European Society for Spatial Biology (ESSB)

European Society for Spatial Biology

After the conference is before the conference - Save the date: The 2nd ESSB Conference will take place on October 14th—17th 2025 in Heidelberg, Germany! Stay tuned!

Machine Learning and Data Integration in Spatial Biology

Chairs: Denis Schapiro, Leeat Keren

Thursday, 12.12.2024, 2:00 pm

Invited talk by Leeat Keren
Molecular Cell Biology, Weizmann Institute of science, Rehovot, Israel

Escalating high-dimensional imaging for cancer research

Tumors are spatially organized ecosystems that are comprised of distinct cell types, each of which can assume a variety of phenotypes defined by coexpression of multiple proteins. To underscore this complexity it is essential to interrogate cellular expression patterns within their native context in the tissue. I will describe technological and computational advancements in multiplexed imaging, and demonstrate its application to study the tumor microenvironment.

Biosketch

Dr. Leeat Keren is an assistant professor in the department of Molecular Cell Biology, Weizmann Institute of science. She completed her Ph.D. in computational biology in the Weizmann Institute of Science in 2016 and her postdoc with Dr. Michael Angelo in Stanford University in 2020. She is an Azrieli Faculty Fellow, a recipient of the Dale F. Frey breakthrough scientist award from the Damon Runyon Cancer Research Foundation and a recipient of the James Heineman Research Award.

 

 

Short talk by Lorenz Rumberger

Max-Delbruck-Center for Molecular Medicine in the Helmholtz Association, Berlin, Germany
Humboldt-Universität zu Berlin, Faculty of Mathematics and Natural Sciences, Berlin, Germany
Helmholtz Imaging

Automated classification of cellular expression in multiplexed imaging
data with Nimbus

Multiplexed imaging offers a powerful approach to characterize the spatial topography of tissues in both health and disease. To analyze such data, the specific combination of markers that are present in each cell must be enumerated in a process known as cell clustering. For clustering, the image data is transformed to tabular data, by integrating the marker expressions of the individual cell segments. This step introduces errors due to multiple confounders: signal can spill over from adjacent cells, uneven illumination and background staining can introduce false positives. To tackle this, we constructed the Pan-Multiplex (Pan-M) dataset containing 197 million distinct annotations of marker expression across 15 different cell types. We used Pan-M to create Nimbus, a deep learning model to predict marker positivity. Nimbus is a pre-trained model that can predict marker expression across distinct cell types, from different tissues, acquired using different microscope platforms, without requiring any retraining. We demonstrate that Nimbus predictions capture the underlying staining patterns of the full diversity of markers present in Pan-M. We then show how Nimbus predictions can be integrated with downstream clustering algorithms to robustly identify cell subtypes in image data. All underlying data, models, and code have been released as a community resource.

Short talk by Iva Buljan

CeMM Research Center for Molecular Medicine of the Austrian Academy of Sciences,
Lazarettgasse 14 AKH BT 25.3, 1090, Vienna, Austria
Ludwig Boltzmann Institute for Network Medicine at the University of Vienna, Vienna, Austria

Tissue-specific prediction of biological age from histopathological images

Aging, the leading risk factor for many diseases, manifests in diverse forms across human tissue architecture, providing an opportunity to quantify tissue-specific aging. To comprehensively understand the relationship between tissue structure, aging and pathology in humans, we present a comprehensive analysis of changes during aging using whole slide histopathological images from the Genotype-Tissue Expression Project (GTEx). Analyzing 25,712 images from 40 tissue types across 983 individuals, we apply deep learning to quantify age-related morphological changes.

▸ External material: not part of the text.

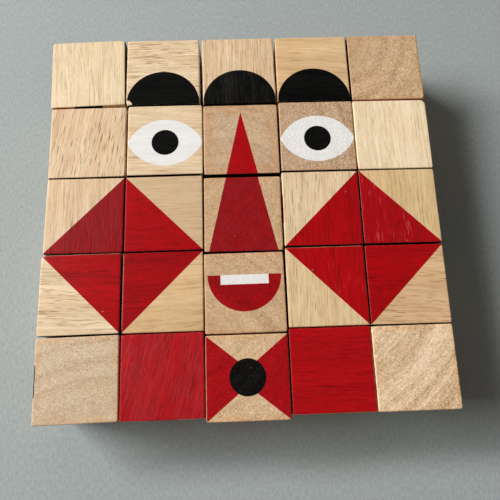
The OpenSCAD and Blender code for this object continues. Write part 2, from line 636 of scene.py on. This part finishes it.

We develop ‚tissue-clocks’—predictors of biological age from tissue images—achieving a mean prediction error of 4.9 years. These clocks correlate with telomere attrition, subclinical pathologies, and comorbidities. Assessing biological aging rates across organs reveals non-uniform aging patterns, with some organs showing early changes (20-40 years) and others displaying bimodal age-related patterns. We also identify associations between demographic, lifestyle, and medical history factors and tissue-specific acceleration or deceleration of biological age, highlighting modifiable risk factors.

This work bridges molecular and cellular changes to tissue-level contexts and demonstrates the value of histopathological imaging for understanding age-associated pathology in humans.